2Q19: Limited office supply in Hanoi while demand stays healthy in HCMC
Green and sustainable office concepts are making way to become an inevitable trend of future completions.
Despite a notable new supply entering the market, the occupancy rate in 2Q19 just recorded a slight decrease of 98 bps q-o-q and 67 bps y-o-y to 95.5%. This implied that demand on the market was strong and sufficient enough to absorb new supply.
In 2Q19, the HCMC office market welcomed 42,754 sqm of new supply from seven Grade B&C buildings, bringing the total HCMC office stock to 2,231,000 sqm (including Grade A, B and C).
While the non-CBD sub-market has continuously recorded new supply since end-2018, the supply of Grade A and Grade B in the CBD remained restricted with no new supply recorded in seven consecutive quarters. Deutsches Haus Ho Chi Minh City is the newest building in the CBD, completed in 4Q17.

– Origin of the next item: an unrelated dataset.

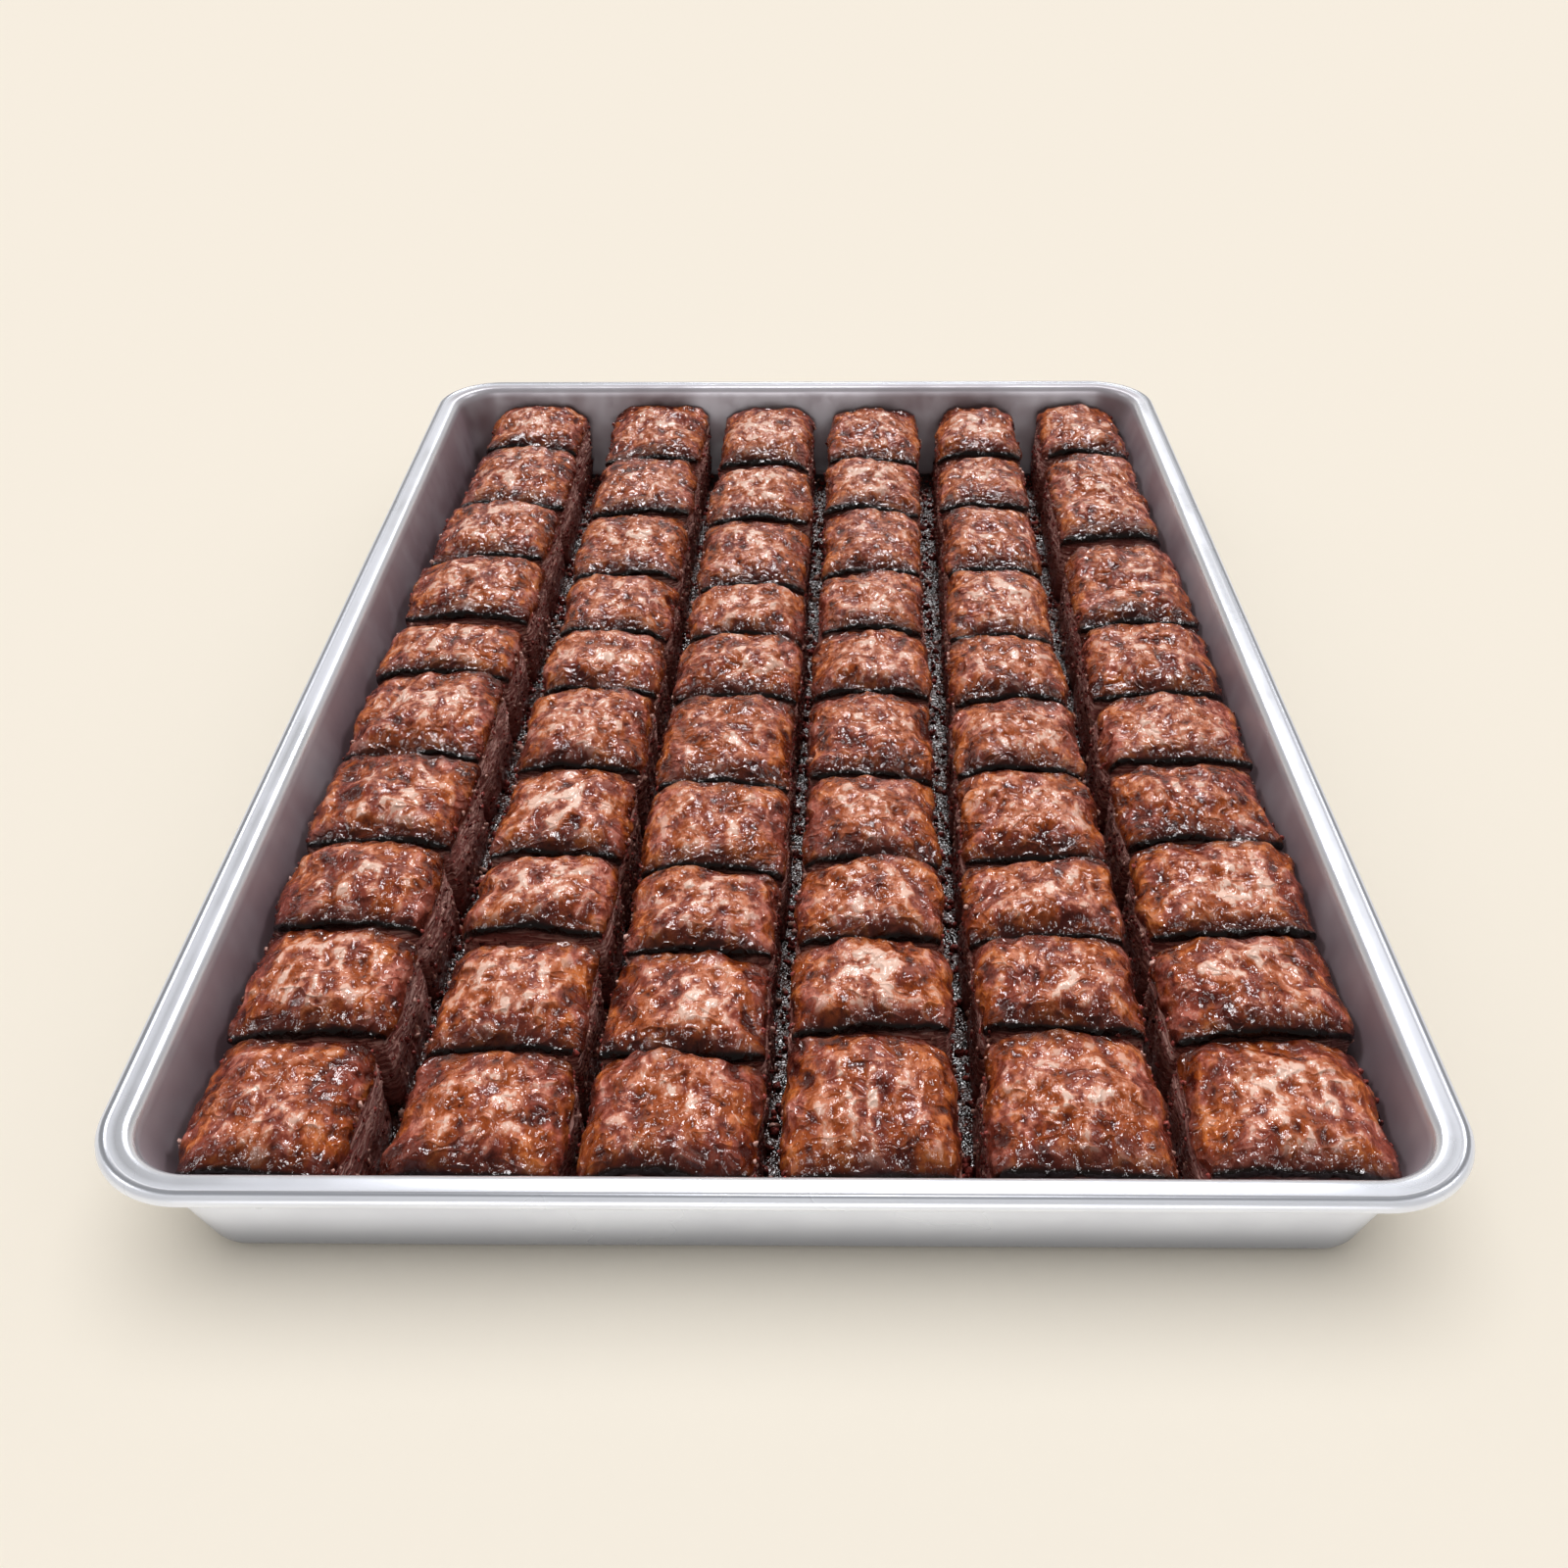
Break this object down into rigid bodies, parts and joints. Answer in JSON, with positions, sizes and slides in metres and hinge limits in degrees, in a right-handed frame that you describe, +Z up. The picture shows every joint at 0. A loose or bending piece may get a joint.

Grade A and Grade B average rents continued to rise in 2Q19, to USD 28.5 per sqm per month, up 2.5% q-o-q and 5.2% y-o-y. After a period of steady growth, Grade A rent in 2Q19 rose at a slower pace, at 1.2% q-o-q. Meanwhile, the average rent of Grade B sharply increased by 3.5% y-o-y, mainly driven by the acceleration in CBD rents.
In 2H19, the market is expected to welcome a wave of new completions, which may result in a decrease in overall occupancy rate. Flexible space is expanding, concentrating in citywide office clusters.
In the short term, demand is set to pick up on the back of positive economic prospects. However, the prevailing global economic uncertainty may compress office demand. Besides, the enriched new supply coming on stream in the next three years will put some pressure on the performance of the existing supply. Accordingly, developers should be flexible in leasing strategy to capitalise on the market.
The occupancy rate of the Hanoi office market fell slightly to 92.3% due to new opening buildings entering the market. During 2019, 21,500 sqm of office space was newly absorbed, with nearly two-thirds credited to Grade B office square.
Leasing activity was mainly involved in Grade B buildings, especially those in the outer parts of the city, owing to insufficient supply in the CBD area. One of the most notable deals was recorded in Truong Thinh Building in Cau Giay, an outskirt district, with 1,100 sqm taken up by a single tenant.
A new Grade A building in the CBD, Thai Holding Tower in Hoan Kiem (25,000 sqm), came on stream in 2Q19, the first Grade A building to complete since 2016 in the Hanoi office market. Additionally, following two quarters with no new supply, the Grade B segment recorded 30,600 sqm newly added to the basket, the majority located in the non-CBD are. At end-2Q19, the total supply of Hanoi office space stood at approximately 1,986,000 sqm, with Grade B contributing up to 60% of the total stock.
Thanks to stable demand, paired with limited supply, Grade A office space enjoyed the highest upswing with a growth of 4.1% q-o-q and 5.7% y-o-y. However, the rent contraction in the Grade B segment of 2.8%, a result of lower-than-average rent in new buildings in non-CBD, offset the former increase and kept the overall market rent unchanged compared to the same period in 2018. In the CBD area, owing to limited supply, average rent in the sub-area recorded significant improvement of 3.9% q-o-q and 3.5 % y-o-y.
For 2H19, the office market is expecting more completions, all located in non-CBD districts. The buildings are concentrated on Cau Giay and Nam Tu Liem districts, the two rising office clusters of Hanoi. Thus, the average rents in the non-CBD area will remain stable or increase moderately. Meanwhile, the buildings in the CBD may still enjoy a better rise, which in turn continues to help the overall market rents inch up.